Constantine forced an issue that had troubled the church for a long time, namely that Jesus had not returned to gather in the faithful, and that meant Christians had either to abandon that part of their faith or expand their understanding of Jesus’ gospel to encompass the possibility of a long and undefined future. The first choice was not a choice, so the church had to think: if the Second Coming, the parousia, is delayed or not what we think it is, then how are we to live in history? The councils Constantine set in motion undertook that monumental task. Working with the scriptures—some of which did not get into the Bible, by the way—and the work of people like Clement, Ignatius, Irenaeus, and the other Church Fathers, they started knocking the edges off loose definitions. They excluded the gnostics as too gauzy, the Jews as too picayune and tied to the past. The purely secular need to achieve a degree of unity sufficient to guarantee the church’s survival drove them: there were plenty of applicants for the job Constantine had in mind for the Christians. And it paid off. The Nicene/Chalcedonian formula presented a Christianity erected on four bases: the creeds, the sacraments, the apostolic succession, and the scriptures, all defined by those councils—for the moment.

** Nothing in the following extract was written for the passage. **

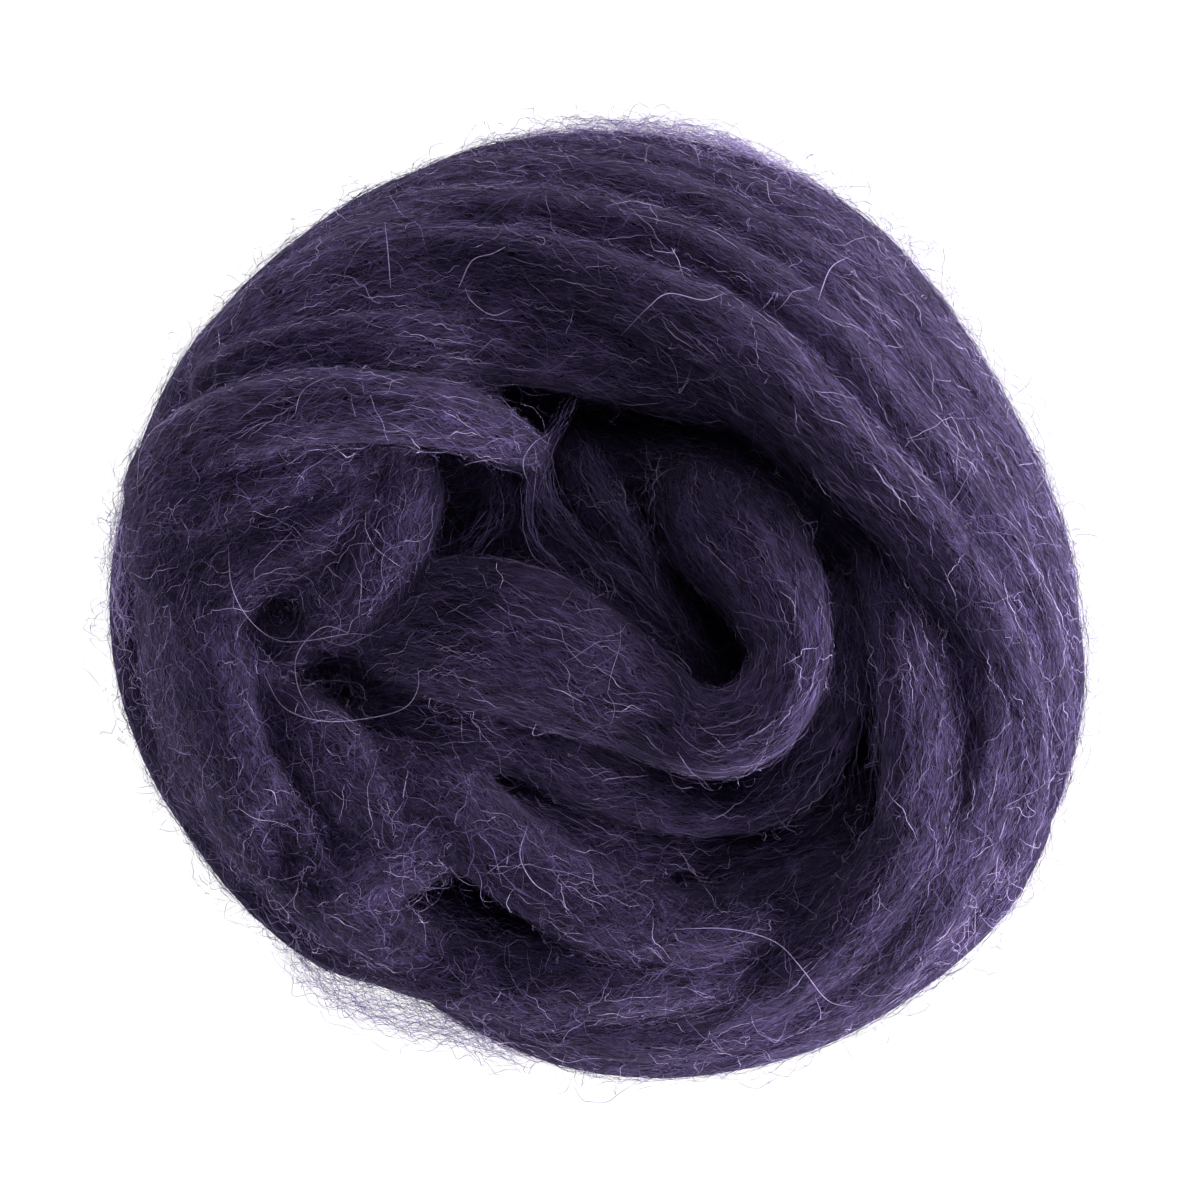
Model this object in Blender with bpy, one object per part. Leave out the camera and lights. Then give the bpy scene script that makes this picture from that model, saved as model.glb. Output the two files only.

And a splendid formulation it was and is, still accepted by the majority of Christians today, though by no means all. At least part of its long success is due to the way it excludes and assimilates, rejects the outworn or the bizarre and accepts much that was then new and risky, closes the door on small certainties and opens it to the nudging of the Holy Spirit. Classic catholic Christianity
• accepts Judaism’s insistence on the importance of history but rejects its obsession with ethnic identity;
• accepts the gnostic yearning for salvation but rejects its grotesque mythical claptrap;
• accepts the eschatological hope of eternal life in the Kingdom of God but rejects historical eschatology, a cataclysmic close of history at a predetermined moment;
• accepts ethical freedom in the context of Pauline love but rejects the demands of the Torah and other hyper-detailed moral codes;
• accepts John’s Christology and sacramentalism, the belief that God’s incarnation in Jesus expands in history, and rejects the docetist view that history doesn’t really count.
The formula has worked well because it preserves what is essential, lays aside what is not, and remains open to the possibility of adjustment to accommodate undeniable historical circumstance—and to the leading of the Holy Spirit. Constantine’s insistence got good results. Earliest Christianity had no unified body of ideas that distinguished between Christians and non-Christians, true and ersatz Christians. It clearly was a religion subject to change and could respond to the challenges of changing times, diverse thought, and cultural differences. Some of that scope was lost when classical catholic Christianity emerged, but there was and is nevertheless unity in the questions addressed: what is the relation between God and man? and who is Jesus? The Nicene formula is the product of people being forced to answer those inexpressibly complicated questions in fairly short order. It has worked because it lets the church look both backward and forward, because it cherishes and lives in tradition but is quite ready to make far-reaching adjustments if circumstances dictate. It is first and last the product of consensus, of people struggling among themselves and praying for the Spirit’s guidance to come to an arrangement where Christians find room to exercise their faith, with or without much dogmatic sophistication, and let others exercise theirs. There’s no denying that some of the councillors, like Athanasius, thought it was altogether too expansive; his creed damns lots of people. For most, however, the formula was just broad enough to include them. The Arian majority gave lots of ground to the conservatives, and both sides won.
Our diocesan leadership’s resistance to many things going on today in the Episcopal Church is not only their indisputable right, it’s entirely traditional: Christians have from the very beginning had to figure things out for themselves. Jesus left us only the most basic—though entirely sufficient—tools to work with: His love, the Holy Spirit, a mystical sacramental bond with him in baptism and the eucharist. All the rest we have to piece together as experience and circumstance teach us, and we have never all sung in unison. Never. Our leaders in Fort Worth err in supposing and saying we ever did, and their nostalgic formula is as illusory now as it was when Jude used it. And thank God for that! Is revelation closed? Is the church finished? Are all the answers in? The notion of a neatly defined, readily available packaged and bottled Christianity, one size fits all, is foreign to this history. That doesn’t mean we can play fast and loose with our religion, and thank God for the conservatives in the Episcopal Church who ask enthusiasts hard questions and avoid doing anything rashly. It does mean we dare not—cannot, indeed—preclude the movement of the Holy Spirit in the church to deepen our understanding of God and of Jesus and our own place and work in the spread of the Kingdom on earth. The faith of God in Christ has been given to the saints, is being given to the saints today, will be vouchsafed to future saints until that Kingdom comes.
Our job is not to protect it; God requires no protection. Our job is to be open to it, to do our best to understand it, and to work with those who are with us—and those who are against us—and trust God to take care of the tares among the wheat.